Professor Travels to Italy to Discuss Transnationalism in the Middle East
May 7, 2008
Jeannie Sowers, assistant professor of political science, received one of
the 2007-08 CIE Faculty International Travel grants funded by the VPAA and
traveled to Italy In March. An account of her trip follows.
With the assistance of a travel grant from the Center for International Education,
I was able to attend a European Union Institute-sponsored workshop in Montecatini
Terme, Italy, held March 12-15, 2008. The workshop brought together selected
scholars from the Middle East, Europe, and the United States around the topic
of “Transnationalism in the Middle East: Local Logics and Global Processes.”
Each year, the European Union Institute selects several such workshops to
host as part of a broader initiative to promote research and understanding
on the Mediterranean region.
One of the most common perceptions among US policymakers has been that the
Middle East is disconnected from processes of globalization, understood in
simplistic terms as the spread of market economies and electoral democracy.
The premise of the workshop, in contrast, was that Middle Eastern states and
economies are highly enmeshed in global economic and political processes, but
that these dynamics are understudied, sometimes misinterpreted, and generally
overlook the key influences of local territorial and national politics.
Under this rubric, workshop papers analyzed a diverse array of topics, ranging
from the geostrategic concerns underpinning the location and operation of free
trade zones in the Persian Gulf, to the effects of the transnational communities
of experts and publics involved in democracy promotion. My paper showed how
Middle Eastern water experts have been instrumental in creating global norms
of water management, but that domestic water projects continue to reflect long-standing
concerns with state-building and population distribution, goals often in tension
with emerging paradigms of resource management.
As befit the topic of the workshop, many of the participants were drawn from
transnational diasporas and communities. Their hyphenated identities illustrated
the limitations of thinking about the modern Middle East either in terms of
homogenizing processes of ‘globalization’ that ‘flatten the
world’ or in purely national terms. The workshop included participants
who identified themselves as Kurdish-German, Palestinian-American, Iranian-American,
Egyptian living permanently in Dubai, and Armenian-Turkish. Not surprisingly,
the workshop was distinguished by lively and informed discussion!
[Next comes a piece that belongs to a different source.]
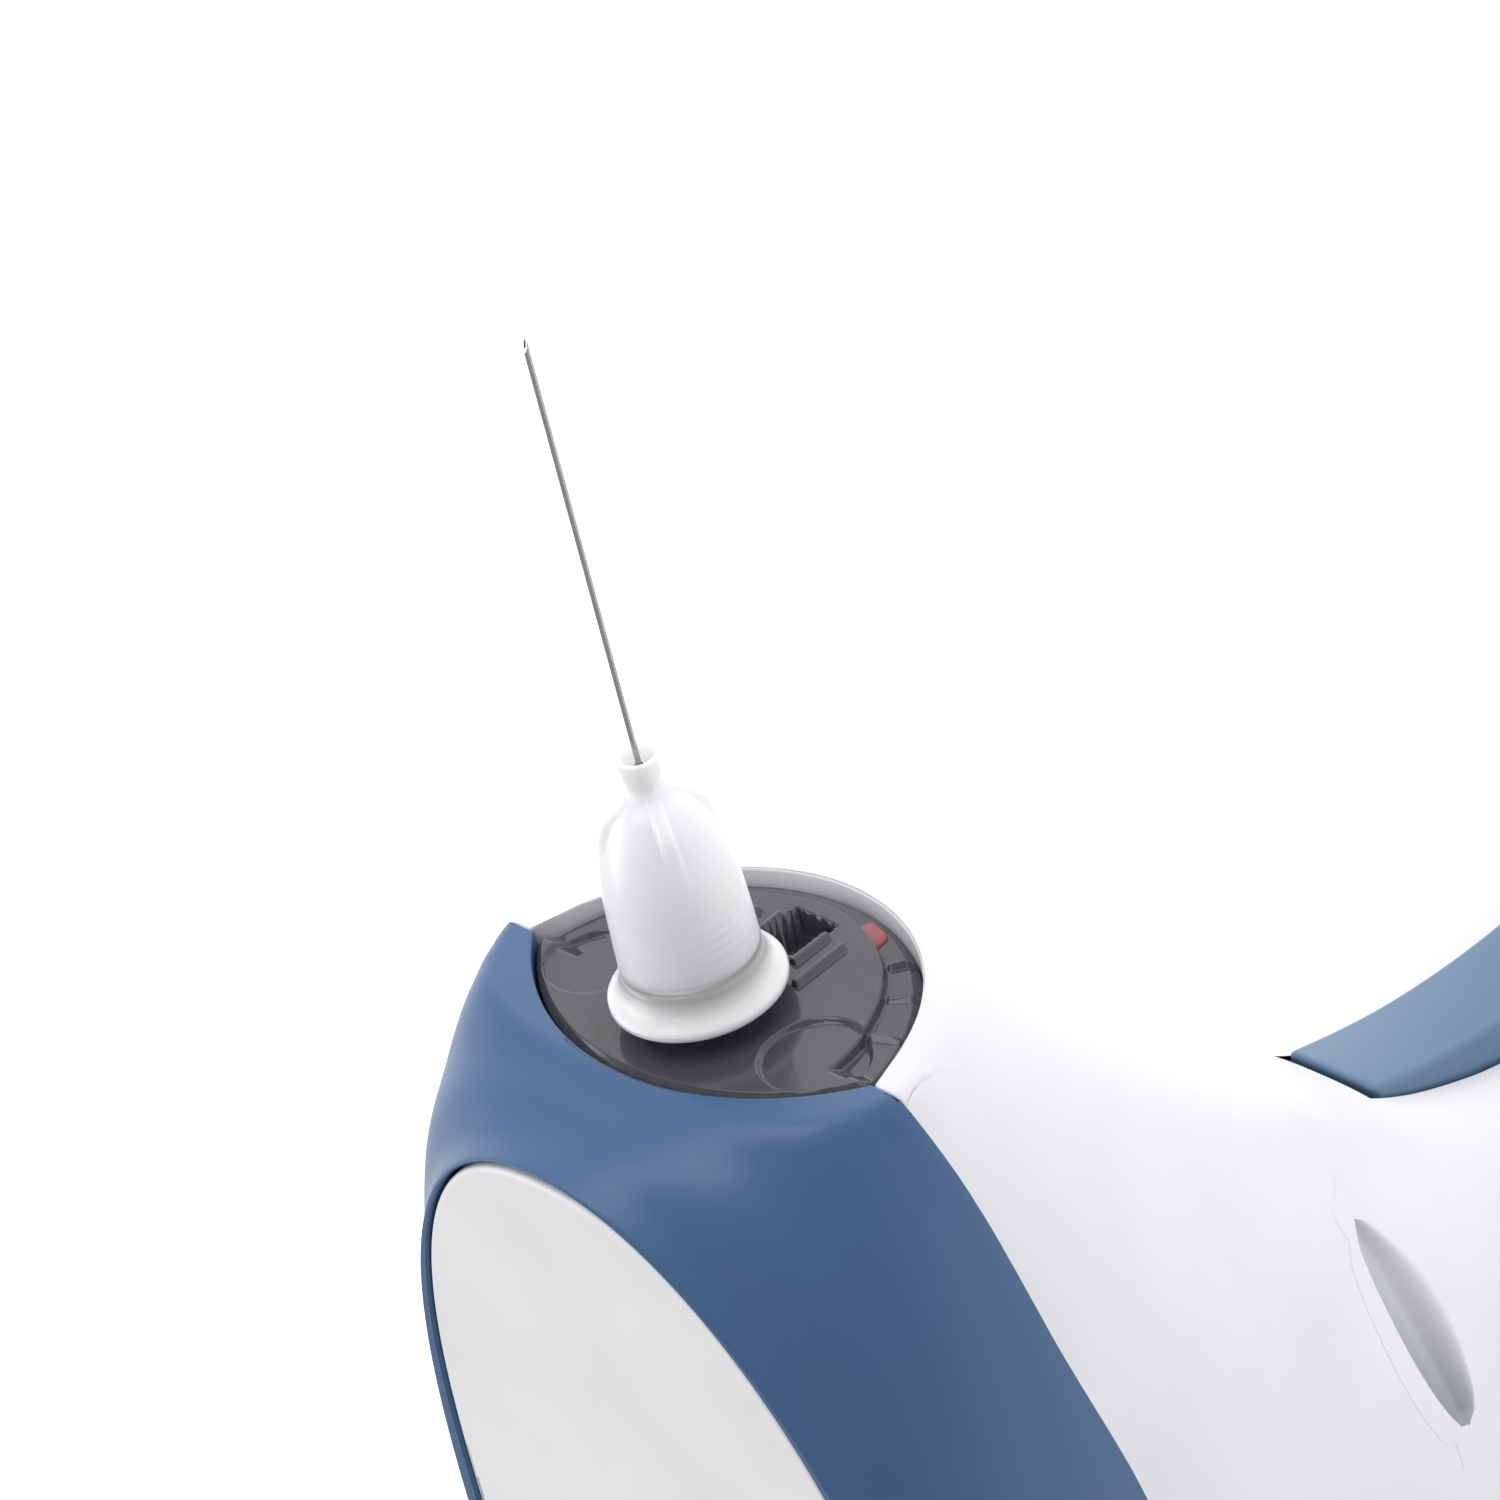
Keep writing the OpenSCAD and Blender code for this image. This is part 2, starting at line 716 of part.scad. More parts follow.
module trigger() {
    color("steelblue") difference() {
        translate([0, trigger_w / 2, 0]) rotate([90, 0, 0]) linear_extrude(trigger_w) polygon(trigger_profile);
        rod_y(trigger_pin_x, trigger_pin_z, -10, 10, trigger_pin_r + run);
    }
}

module trigger_cradle() {
    cheek = [[9, 53], [20.4, 53], [19.8, 62], [19.8, 70], [20.8, 76], [22.4, 81], [22.6, 84.4], [9, 84.4]];
    color("gray") difference() {
        union() {
            for (y = [-5.5, 7.1])
                translate([0, y, 0]) rotate([90, 0, 0]) linear_extrude(1.6) polygon(cheek);
            block([9, -7.1, 53], [11, 7.1, 84.4]);
        }
        rod_y(trigger_pin_x, trigger_pin_z, -12, 12, trigger_pin_r);
    }
}

module trigger_pin() {
    color("silver") rod_y(trigger_pin_x, trigger_pin_z, -8.4, 8.4, trigger_pin_r);
}

module trigger_spring() {
    wire = 0.25;
    color("silver") union() {
        for (i = [0 : 2])
            translate([trigger_pin_x, 3.9 + i * 0.48, trigger_pin_z]) rotate([90, 0, 0])
                rotate_extrude($fn = 32) translate([1.5, 0]) circle(r = wire, $fn = 16);
        translate([trigger_pin_x - 1.5, 4.38, trigger_pin_z - 12]) cylinder(r = wire, h = 12, $fn = 16);
    }
}

module trigger_switch() {
    color([0.15, 0.15, 0.17]) union() {
        block([11, -2.9, 56], [15.4, 2.9, 68]);
        block([15.4, -1, 60.5], [16, 1, 62.5]);
    }
}

// --- Grip ---
module battery_cell() {
    color("mediumseagreen") union() {
        translate([battery_x, 0, battery_z0]) cylinder(r = battery_r, h = battery_len - 1.2, $fn = round_fn);
        translate([battery_x, 0, battery_z0 + battery_len - 1.2]) cylinder(r = 3, h = 1.2, $fn = round_fn);
    }
}

module battery_contacts() {
    color("gold") {
        block([battery_x - 7, -5, battery_z0 - 1], [battery_x + 7, 5, battery_z0 - 0.1]);
        block([battery_x - 7, -5, battery_z0 + battery_len + 0.1], [battery_x + 7, 5, battery_z0 + battery_len + 1]);
    }
}

module base_cap() {
    color([0.9, 0.9, 0.92]) difference() {
        union() {
            stack([for (z = [base_foot_t, 3, 4.5, base_cap_top]) slice(z, 64, 0, nose_x)]);
            intersection() {
                stack([for (z = [base_cap_top, base_cap_top + 2]) slice(z, 64, wall + 0.2, nose_x)]);
                block([-40, -40, base_cap_top], [40, 40, base_cap_top + 2]);
            }
        }
        for (p = charge_xy)
            translate([p[0], p[1], -1]) cylinder(r = charge_r, h = 20, $fn = 32);
    }
}

module base_foot() {
    color("dimgray") difference() {
        stack([for (z = [0, base_foot_t]) slice(z, 64, 1.5, nose_x)]);
        for (p = charge_xy)
            translate([p[0], p[1], -1]) cylinder(r = charge_r + 0.4, h = 4, $fn = 32);
    }
}

module charge_contacts() {
    color("gold") for (p = charge_xy)
        translate([p[0], p[1], 0.5]) cylinder(r = charge_r, h = 8, $fn = 32);
}

needle_cannula();
needle_hub();
hub_glue();
nose_cap();
nose_seal();
lock_indicator();
upper_shell();
left_grip_shell();
right_grip_shell();
shell_screws();
cartridge_hatch();
hatch_pin();
rear_panel();
display_lens();
power_button();
speed_button();
button_board();
cartridge_holder();
cartridge_glass();
cartridge_cap();
cartridge_seal();
stopper();
harpoon();
push_rod();
rod_guide();
drive_nut_gear();
nut_bearings();
gear_frame();
motor_gearbox();
motor();
pinion();
circuit_board();
trigger();
trigger_cradle();
trigger_pin();
trigger_spring();
trigger_switch();
battery_cell();
battery_contacts();
base_cap();
base_foot();
charge_contacts();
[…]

Following the workshop, it was decided to rework the contributions for publication
as a special issue of a journal, focusing on the transnational political economy
of the Middle East. I learned about a variety of new and emerging avenues of
inquiry that may be of interest to our master’s students and undergraduate
thesis writers and will inform my presentation of material in classes. The
workshop also introduced me to several scholars interested in future collaborations.
Since scholars from the Middle East face increasingly difficult obstacles
in gaining entry to the United States, venues such as the European Union Institute
in Italy become ever more important in sustaining transnational networks studying
the Middle East and North Africa. My sincere thanks to CIE, and to the Mediterranean
Programme at the Robert Schuman Centre for Advanced Studies, the European Union
Institute, whose financial and institutional commitment has sustained these
workshops for almost a decade. It was a wonderful experience to share several
days of intensive discussion with outstanding colleagues, surrounded by the
green of early spring in a small Italian town.